[START Dataset excerpt]

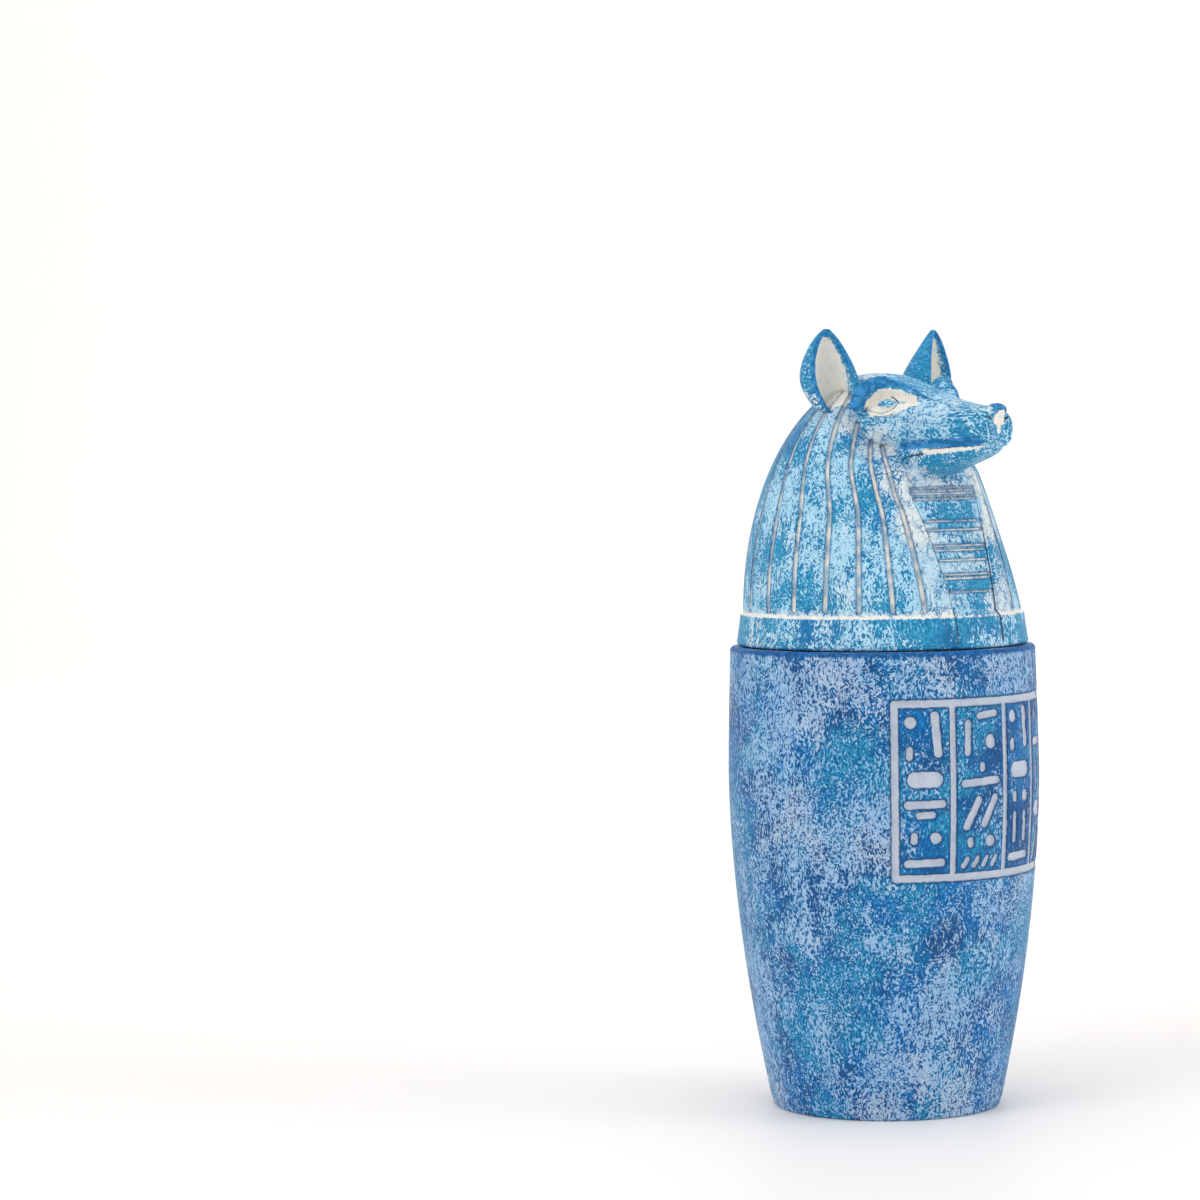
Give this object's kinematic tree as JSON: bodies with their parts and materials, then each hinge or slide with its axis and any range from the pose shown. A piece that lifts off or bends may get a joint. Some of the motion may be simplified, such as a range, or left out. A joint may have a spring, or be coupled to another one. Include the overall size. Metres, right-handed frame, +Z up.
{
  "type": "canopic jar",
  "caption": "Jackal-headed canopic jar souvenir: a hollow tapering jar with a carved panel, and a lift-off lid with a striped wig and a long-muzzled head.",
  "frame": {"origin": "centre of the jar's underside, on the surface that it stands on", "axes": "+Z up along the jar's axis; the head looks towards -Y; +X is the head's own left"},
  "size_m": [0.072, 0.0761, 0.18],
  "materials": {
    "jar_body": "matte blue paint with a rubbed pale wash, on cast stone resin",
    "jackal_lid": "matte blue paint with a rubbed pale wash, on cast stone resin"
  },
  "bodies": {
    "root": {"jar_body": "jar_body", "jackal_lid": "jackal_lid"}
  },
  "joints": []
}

[END Dataset excerpt]

Goal of the exercise
Can you reproduce all the material exactly?

The answer
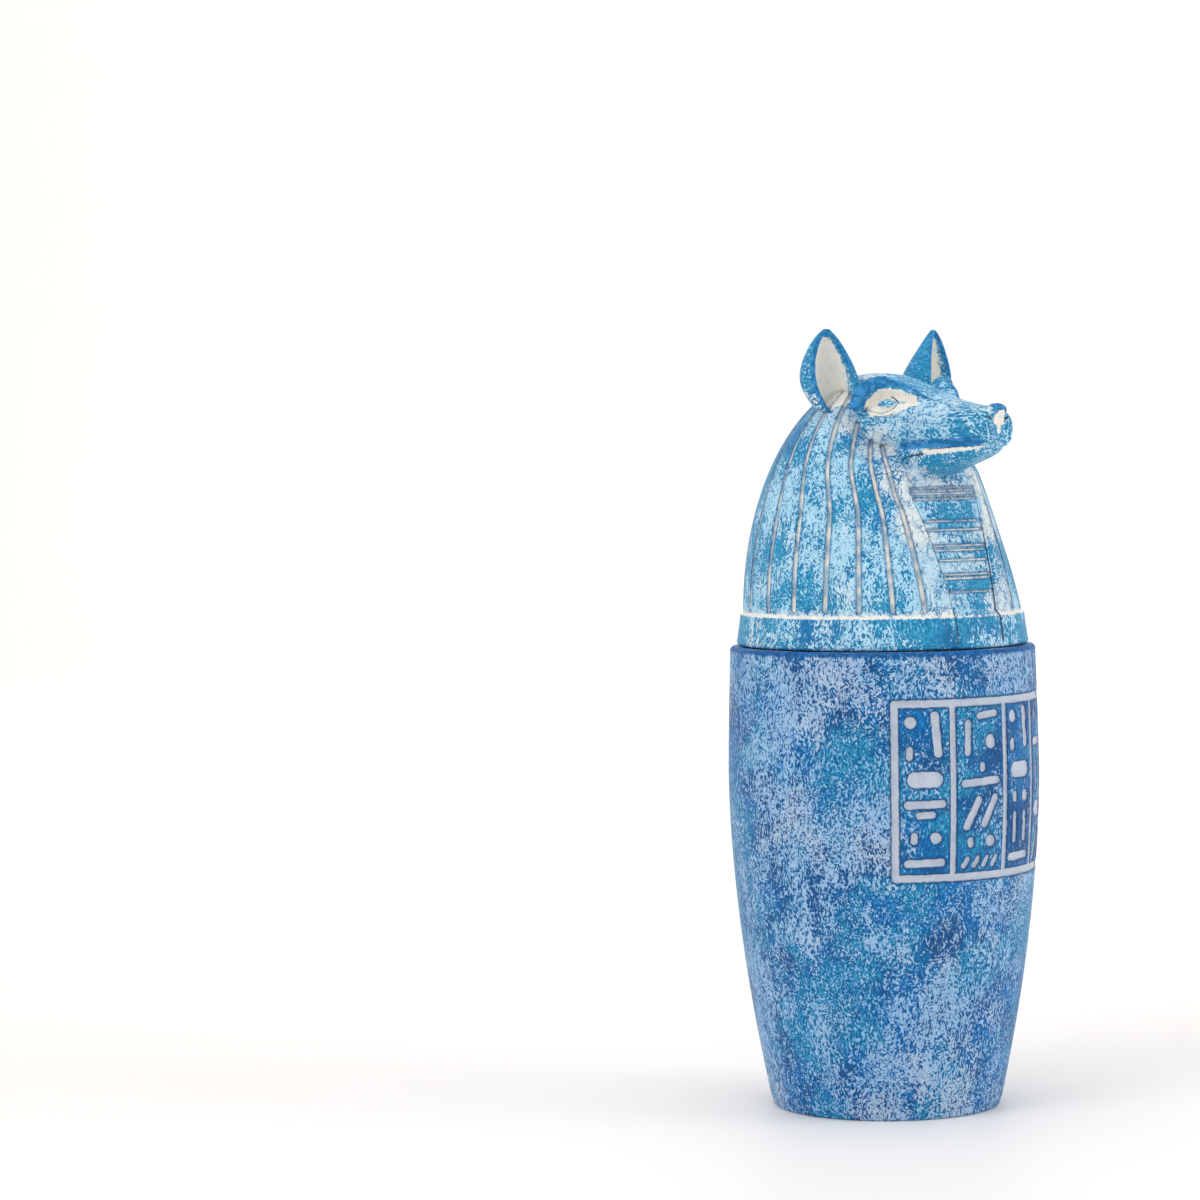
Give this object's kinematic tree as JSON: bodies with their parts and materials, then each hinge or slide with its axis and any range from the pose shown. A piece that lifts off or bends may get a joint. Some of the motion may be simplified, such as a range, or left out. A joint may have a spring, or be coupled to another one. Include the overall size. Metres, right-handed frame, +Z up.
{
  "type": "canopic jar",
  "caption": "Jackal-headed canopic jar souvenir: a hollow tapering jar with a carved panel, and a lift-off lid with a striped wig and a long-muzzled head.",
  "frame": {"origin": "centre of the jar's underside, on the surface that it stands on", "axes": "+Z up along the jar's axis; the head looks towards -Y; +X is the head's own left"},
  "size_m": [0.072, 0.0761, 0.18],
  "materials": {
    "jar_body": "matte blue paint with a rubbed pale wash, on cast stone resin",
    "jackal_lid": "matte blue paint with a rubbed pale wash, on cast stone resin"
  },
  "bodies": {
    "root": {"jar_body": "jar_body", "jackal_lid": "jackal_lid"}
  },
  "joints": []
}